Whether the prosecution would have prevailed is now moot, because the fact of the matter is, no case would or could have been brought without state witnesses, and these state witnesses were blackmailed into testifying.
THE CRIMINAL PROCEEDINGS against Netanyahu and the others should be terminated and will be probably by the prosecution, with or without a token settlement. If not, they will be terminated by the Courts. If not, they will be terminated by public pressure.
One does not have to support Netanyahu to understand that what happened here is dangerous to our democracy and goes well beyond any level of police corruption one could reasonably have expected to find here in Israel. It not only undermined Netanyahu and his coalition, it distorted and skewed our election process, prevented orderly government and undermined our democracy.
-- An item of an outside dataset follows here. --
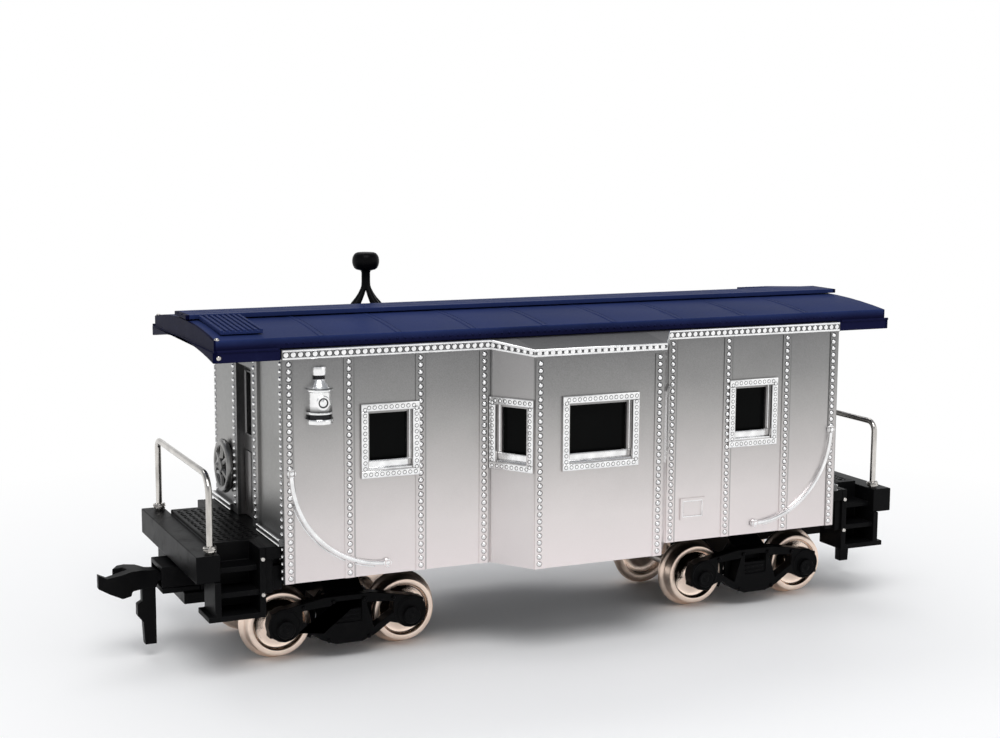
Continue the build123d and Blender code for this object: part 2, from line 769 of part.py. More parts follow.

This is disastrous not only because of what it caused, and not only because of the corruption, but also because we must now clean out the entire department from the ground up. It is particularly disastrous because the reform will weaken the police precisely when we need an exceptionally strong police: A police that can protect Jews from pogroms in Lod, Ramlah, Jaffa and Acco. A police that can protect Arab citizens and their families from wanton violence in Arab cities and villages; a police which can stamp out organized crime which routinely murders people on the street and which forces honest merchants and others to pay for protection.
We also need to make sure that our prosecutors do not tolerate illegal police and regulatory investigations, and are repulsed by the idea of using improper (let alone, illegal) testimony and evidence.
We have a real mess to clean up. But the gravaman is clear, the universe of culprits is well defined and the remedy straightforward. It will cost time and much money. It will require real determination and persistence. However, now we can at least get started.
The writer is an attorney in Israel and the US and founding president of the Institute for Zionist Strategies, which seeks to strengthen Israel as the democratic nation-state of the Jewish People.